The Copper Cliff occurrence is located at an elevation of approximately 1900 metres on a northeast-facing slope approximately 2 kilometres southwest of The Pillar.
Regionally, the area is situated within a Mesozoic volcanic arc assemblage, which lies along the eastern margin of the Intermontane Belt, a northwest-trending belt of Paleozoic to Paleogene sediments, volcanics and intrusions bounded to the east by the Omineca Belt and to the west and southwest by the Sustut and Bowser basins.
Permian Asitka Group crystalline limestones are the oldest rocks exposed in the region. They are commonly in thrust contact with Upper Triassic Stuhini Group andesite flows and pyroclastic rocks, and marine sedimentary and volcanic rocks of the Lower to Middle Jurassic Hazelton Group. These rocks have been intruded by plutons and other bodies of the mainly granodiorite to quartz monzonite Early Jurassic Black Lake Suite and are in turn unconformably overlain by or faulted against Lower Jurassic calc-alkaline volcanics of the Toodoggone Formation (Hazelton Group).

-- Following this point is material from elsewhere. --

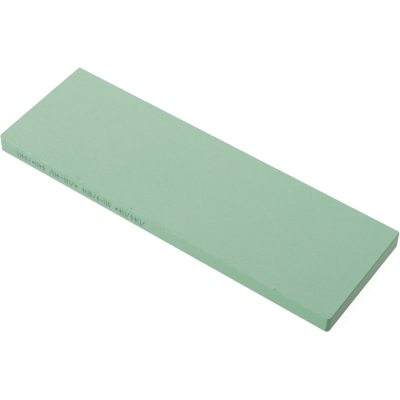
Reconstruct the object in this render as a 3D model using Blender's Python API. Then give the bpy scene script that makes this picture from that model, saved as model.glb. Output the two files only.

The dominant structures in the area are steeply dipping faults that define a prominent regional northwest structural fabric trending 140 to 170 degrees. In turn, high-angle, northeast-striking faults (approximately 060 degrees) appear to truncate and displace northwest-striking faults. Collectively these faults form a boundary for variably rotated and tilted blocks underlain by monoclinal strata.
Locally at the Copper Cliff occurrence, disseminated and stockwork chalcopyrite with minor bornite and pyrite mineralization associated with quartz and alkali feldspar is exposed over an area of 40 by 30 metres of chlorite-quartz-carbonate-sericite–altered lapilli tuff and felspar±biotite porphyritic monzonite. Malachite and hematite staining are also reported in the area. It is suggested that this represents an alkaline porphyry copper-type mineralization in a low-iron, high-copper system (Assessment Report 36861).
Another zone of mineralization, referred to as the Gossan C zone, is near the saddle of a north-south–trending ridge located approximately 400 metres to the northwest.
In 2005 and 2006, four samples (WGR05-A22, WGR05-A23, WG06-A14 and WG06-A15) from the Gossan C zone are reported to have yielded from 0.176 to 0.447 per cent copper, 0.144 to 2.160 per cent lead and 0.051 to 1.330 per cent zinc (Assessment Report 36861).
In 2016, 11 rock samples from the Copper Cliff occurrence yielded from 0.05 to 1.04 per cent copper and 2.8 to 23.9 grams per tonne silver, whereas a rock sample (W16R15) taken downslope from the Gossan C zone yielded 0.355 per cent copper (Assessment Report 36861).
Work History
The area has been historically explored in conjunction with the nearby Atlas East and West (MINFILE 094E 305 and 094E 213) occurrences to the west and the Lar (MINFILE 094E 217) and Black (MINFILE 094E 042) to the east.
During 2015 through 2020, Finlay Minerals Ltd. completed programs of prospecting; geological mapping; rock, silt and soil sampling; an 8.3 line-kilometre induced polarization survey and a 91.0 line-kilometre airborne magnetic survey on the area as the Pil property.